The Department of Justice said the entire Affordable Care Act “must fall with the individual mandate” to buy insurance, but said the “scope of relief entered in this case should be limited to provisions shown to injure” the individuals challenging the law.
The justices are set to hear arguments next term, beginning in October, in the high stakes fight over the constitutionality of President Obama’s signature health-care law.
A group of Democratic states are appealing a Fifth Circuit decision that left the fate of the law in limbo. In a 2-1 ruling, the appeals court said the provision requiring everyone to buy insurance is unconstitutional because the 2017 Congress dropped the penalty for those that fail to comply down to $0. Without a penalty, the court said the provision was no longer a valid exercise of Congress’s taxing power.
But the court failed to answer a major question—whether the rest of the law can survive without that provision or if the entire law is tied to it and therefore unconstitutional too. Instead, the court kicked that question back to the federal judge in Texas who had already found the entire law unconstitutional.

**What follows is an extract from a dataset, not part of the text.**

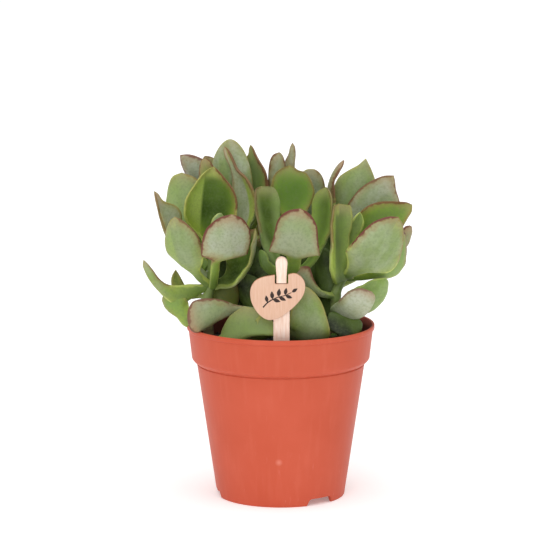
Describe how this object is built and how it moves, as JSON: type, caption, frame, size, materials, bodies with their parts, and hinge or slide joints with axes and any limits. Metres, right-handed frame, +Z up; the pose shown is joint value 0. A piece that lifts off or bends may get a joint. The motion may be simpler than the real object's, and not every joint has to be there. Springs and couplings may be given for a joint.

A coalition of GOP-led states, which challenged the law alongside two individuals, told the court in its opening brief that the statutory text directs this court to declare the remaining major and minor provisions of the ACA unconstitutional.
“Both Congress and the Department of Justice have repeatedly described the mandate as essential to the ACA’s community-rating and guaranteed-issue provisions. And this Court has observed that those provisions ‘would not work’ without the mandate,” the GOP states argued.
The community rating provision prevents health insurers from varying premiums or denying within a geographic area based on age, gender, or health status. The guaranteed-issue requires insures to provide coverage regardless of preexisting conditions.
“Once the individual mandate and the guaranteed issue, and community-rating provisions are invalidated, the remainder of the ACA should not be allowed to remain in effect,” DOJ argued in its brief.
The GOP states repeatedly refer to the mandate as the third leg of a three-legged stool that causes the ACA to collapse if removed.
“The ACA’s text confirms that ‘the requirement [to buy health insurance] is essential to creating effective health insurance markets,’” the states argue.
The GOP-led coalition criticized the Democratic states in their brief for citing the pandemic as a key reason to uphold the law.
“In the end, petitioners defend the ACA as good policy, citing the current pandemic,” they said. “Not only are those policy arguments incorrect, but they miss the point.”